There are a growing number of meals available for ambient vending. For example, Bumble Bee Foods L.L.C., San Diego, offers ready-to-eat chicken salad with crackers and tuna salad with crackers. Most recently, the company introduced classic hummus with crackers. These 3.5-oz boxed kits have an 18-month shelf life and are suitable for most standard machines.
Hormel Foods Corp., Austin, Minn., offers its growing line of Compleats shelf-stable meals to the vending industry. This spring, the company is rolling out four breakfast options: apple cinnamon oatmeal, bacon breakfast scramble, sausage breakfast scramble and sausage gravy and roasted potatoes.
Fresh, whole fruits are increasingly showing up in vending machines, as are the growing category of pre-packed fruit cups and pouches. For example, Del Monte Corp., Walnut Creek, Calif., offers 11 varieties of fruit cups for refrigerated vending. This includes products under the company’s Fruit Naturals and Superfruits lines. The company also offers its Fruit Burst Squeezers to the vending market. The shelf-stable pouches come in three Simply Fruit flavors (apple cinnamon, mixed berry and strawberry) and two Fruit + Veggie flavors (blueberry and peach-mango). The vegetables in the latter include carrot puree and pumpkin juice concentrate.
Vended coffee is not breaking news, but expectations have never been too great. That has changed in recent years with advancements in single-brew technology.
At the recent NAMA show in Chicago, Marley Coffee Automated Stores/AVT Inc., Corona, Calif., introduced its newest Android-based Marley Coffee Kiosk.

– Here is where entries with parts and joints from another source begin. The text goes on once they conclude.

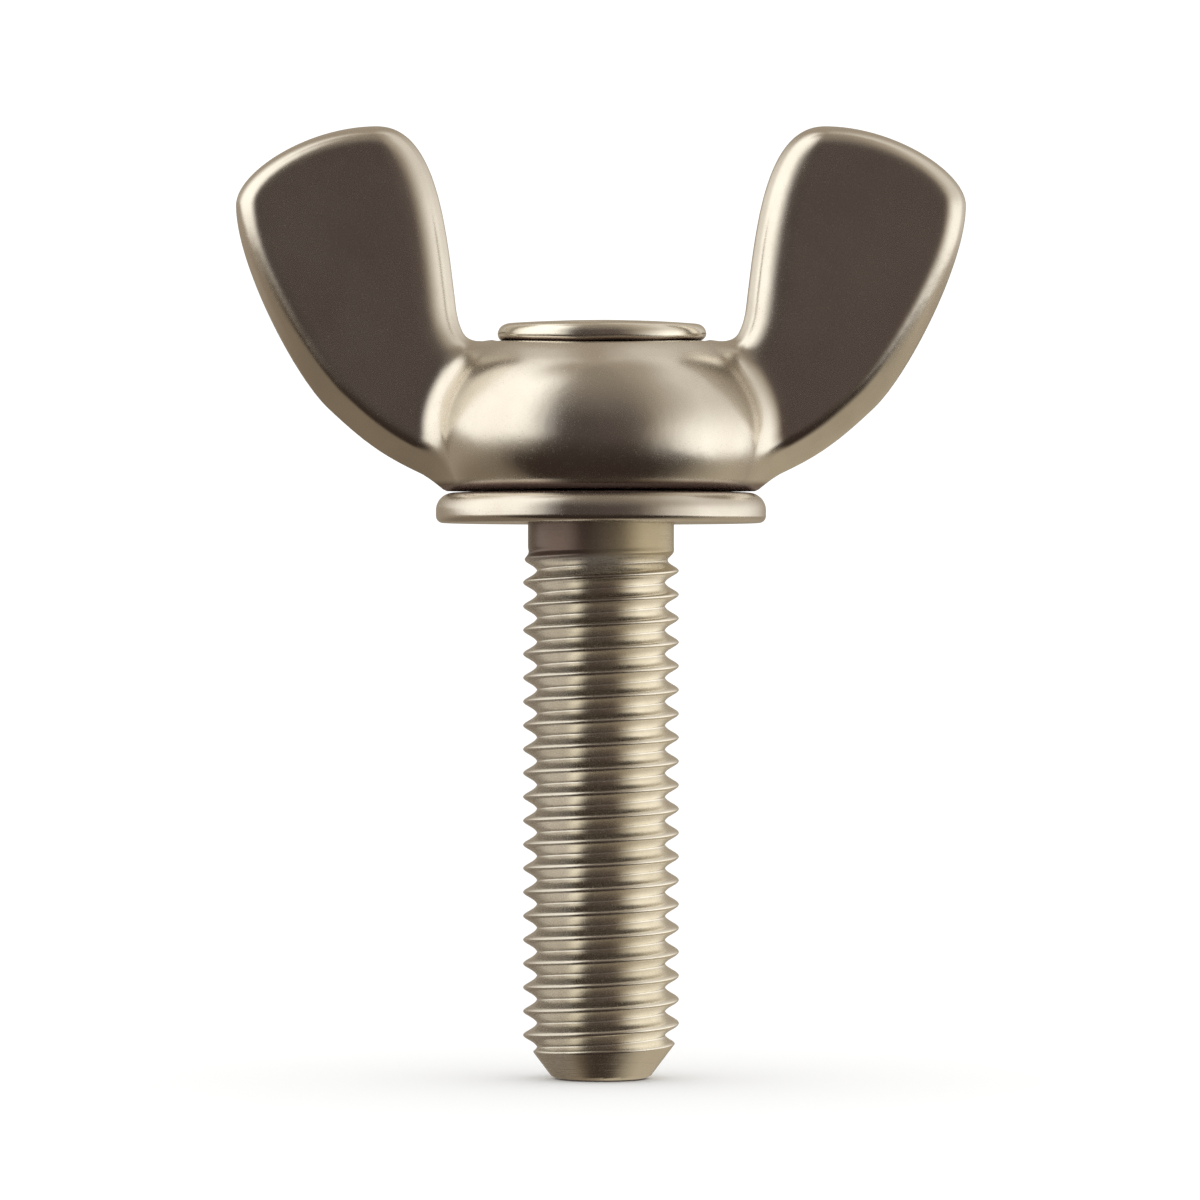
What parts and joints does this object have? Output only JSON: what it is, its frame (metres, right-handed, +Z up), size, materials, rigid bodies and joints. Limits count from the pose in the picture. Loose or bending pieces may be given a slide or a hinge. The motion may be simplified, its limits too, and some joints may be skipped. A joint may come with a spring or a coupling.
{
  "type": "wing bolt",
  "caption": "Wing bolt: a two-winged hand-tightening head riveted on a right-hand threaded stud, with a captive washer that spins under the hub.",
  "frame": {"origin": "centre of the washer's underside, which is the plane that clamps, on the stud's axis", "axes": "+Z up the stud's axis towards the wings, +X along the wings, +Y through the wings' flat faces"},
  "size_m": [0.046, 0.0208, 0.06],
  "materials": {
    "head_steel": "tumble-polished cold-forged stainless steel, warm tint, fine random scratches",
    "stud_steel": "rolled-thread stainless steel, bright flanks with fine lines that run round the thread",
    "washer_steel": "stamped and tumbled stainless steel, bright rolled upper edge"
  },
  "bodies": {
    "bolt": {"wing_head": "head_steel", "threaded_stud": "stud_steel"},
    "washer": {"washer": "washer_steel"}
  },
  "joints": [
    {"name": "washer_spin", "type": "hinge", "parent": "bolt", "child": "washer", "pos_m": [0, 0, 0], "axis": [0, 0, 1], "continuous": true}
  ]
}
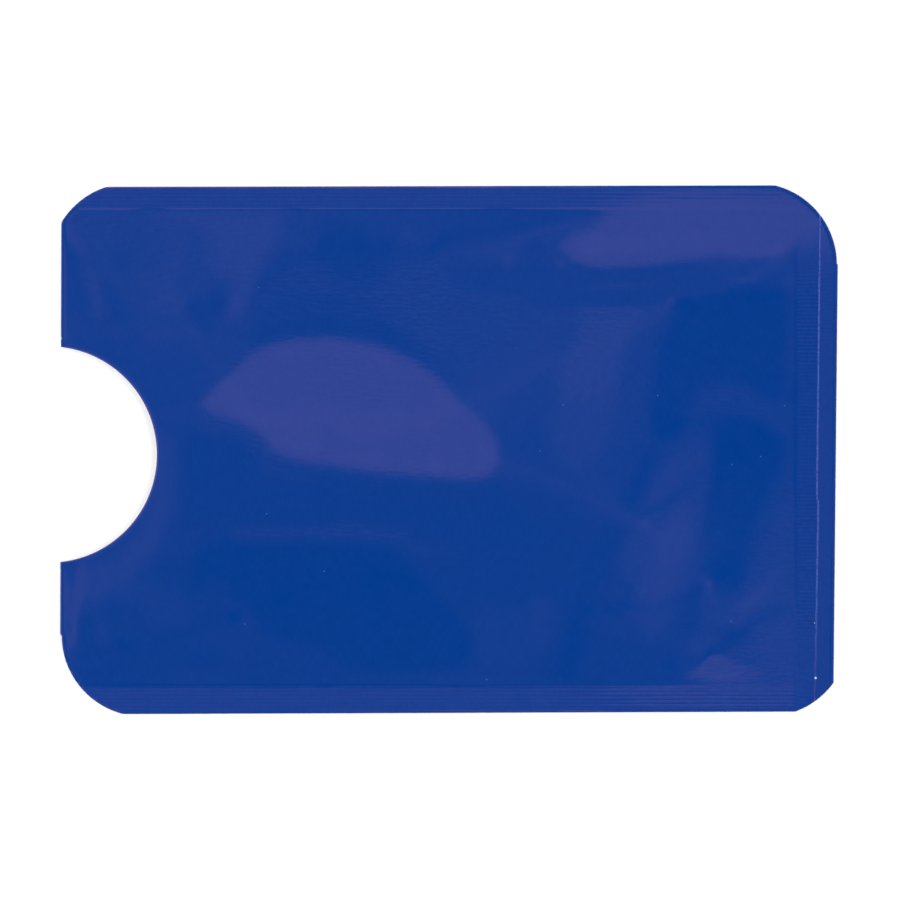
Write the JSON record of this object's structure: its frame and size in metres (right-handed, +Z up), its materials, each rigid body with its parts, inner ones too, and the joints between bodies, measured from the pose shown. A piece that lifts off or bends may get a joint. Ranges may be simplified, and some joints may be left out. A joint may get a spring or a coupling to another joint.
{
  "type": "rfid card sleeve",
  "caption": "Flat heat-sealed sleeve of glossy blue laminate with a foil shield ply, a card pocket open at one end and a thumb notch at its mouth.",
  "frame": {"origin": "centre of the sleeve's outline, on the flat outer face of the back panel", "axes": "+X from the mouth to the closed end, +Y across the sleeve, +Z up through the front panel"},
  "size_m": [0.091, 0.0618, 0.0015],
  "materials": {
    "gloss_film": "high gloss film over a blue print, lightly mottled",
    "paper_core": "uncoated white core",
    "foil_shield": "bright rolled foil",
    "seal_film": "thin clear film over foil, satin",
    "fused_film": "melted and set film, milky"
  },
  "bodies": {
    "root": {"front_gloss_film": "gloss_film", "front_paper_core": "paper_core", "front_foil_shield": "foil_shield", "front_seal_film": "seal_film", "back_gloss_film": "gloss_film", "back_paper_core": "paper_core", "back_foil_shield": "foil_shield", "back_seal_film": "seal_film", "upper_side_seal": "fused_film", "lower_side_seal": "fused_film", "end_seal": "fused_film"}
  },
  "joints": []
}
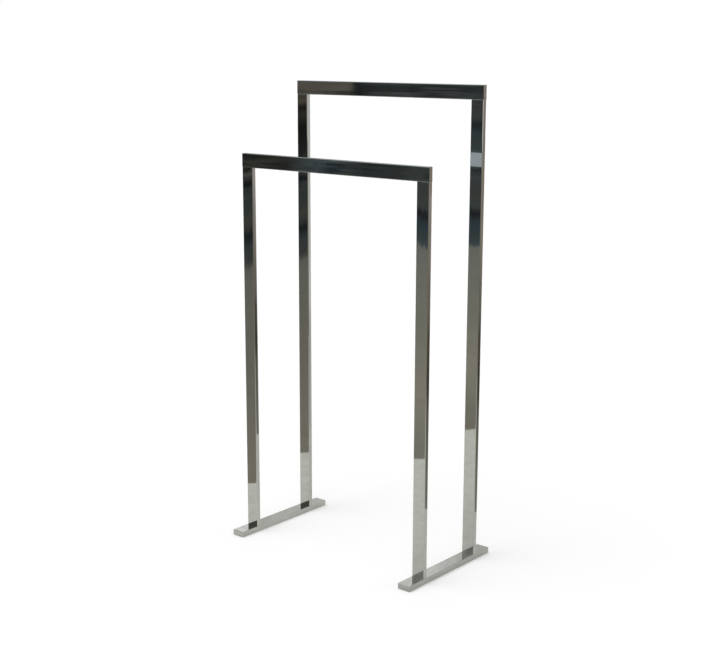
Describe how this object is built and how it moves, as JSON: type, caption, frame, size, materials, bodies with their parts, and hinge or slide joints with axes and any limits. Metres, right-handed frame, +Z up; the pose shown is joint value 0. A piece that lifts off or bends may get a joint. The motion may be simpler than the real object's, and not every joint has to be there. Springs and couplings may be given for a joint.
{
  "type": "freestanding towel stand",
  "caption": "Freestanding towel stand with a low front rail and a taller rear rail of flat chromed tube, on uprights that stand on long flat feet.",
  "frame": {"origin": "on the floor, midway between the two feet and midway along them", "axes": "+Z up, +Y from the low front frame towards the tall rear frame, +X to the right when facing the front"},
  "size_m": [0.5, 0.28, 1],
  "materials": {
    "chrome": "polished chrome plate",
    "plated_steel": "zinc plated, bright",
    "pad_rubber": "matt black rubber"
  },
  "bodies": {
    "root": {"front_rail": "chrome", "rear_rail": "chrome", "left_foot": "chrome", "right_foot": "chrome", "front_left_upright": "chrome", "front_right_upright": "chrome", "rear_left_upright": "chrome", "rear_right_upright": "chrome", "front_left_rail_end_block": "chrome", "front_right_rail_end_block": "chrome", "rear_left_rail_end_block": "chrome", "rear_right_rail_end_block": "chrome", "front_left_upright_top_plug": "plated_steel", "front_left_upright_bottom_plug": "plated_steel", "front_left_tie_rod": "plated_steel", "front_left_sleeve_nut": "plated_steel", "front_right_upright_top_plug": "plated_steel", "front_right_upright_bottom_plug": "plated_steel", "front_right_tie_rod": "plated_steel", "front_right_sleeve_nut": "plated_steel", "rear_left_upright_top_plug": "plated_steel", "rear_left_upright_bottom_plug": "plated_steel", "rear_left_tie_rod": "plated_steel", "rear_left_sleeve_nut": "plated_steel", "rear_right_upright_top_plug": "plated_steel", "rear_right_upright_bottom_plug": "plated_steel", "rear_right_tie_rod": "plated_steel", "rear_right_sleeve_nut": "plated_steel", "front_left_foot_pad": "pad_rubber", "front_right_foot_pad": "pad_rubber", "rear_left_foot_pad": "pad_rubber", "rear_right_foot_pad": "pad_rubber"}
  },
  "joints": []
}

The bean-to-cup brewer is described as the only machine that extracts all the coffee’s essence. The machine incorporates a pressurized valve, ensuring that the whole coffee brewing cycle is done with the perfect water pressure throughout the entire process.
Sweet and salty snacks are the most common food sold through vending machines. In recent years, the options have been getting healthier and more diverse.
For example, to appeal to the growing trend for hot and spicy, Snyder’s-Lance Inc., Hanover, Pa., is introducing Quitos Hot Chili Lime rolled tortilla snacks.
Just in time for summer-time family road trips, Snyder’s-Lance also is expanding its vendible Sweet and Salty Pretzel Pieces line with cinnamon sugar. The variety joins salted caramel that debuted last year.
At NAMA, Kellogg Co., Battle Creek, Mich., provided attendees with a sneak peak at its new better-for-you Rice Krispies Treat that meets the new kindergarten through grade 12 school meal requirements going into effect for the 2014-2015 school year. Made with brown rice, packaging for the crispy marshmallow squares tout the fact that they are now “made with whole grain.”Vending is trending and for those considering the category — Think single-serve, better-for-you and satisfying.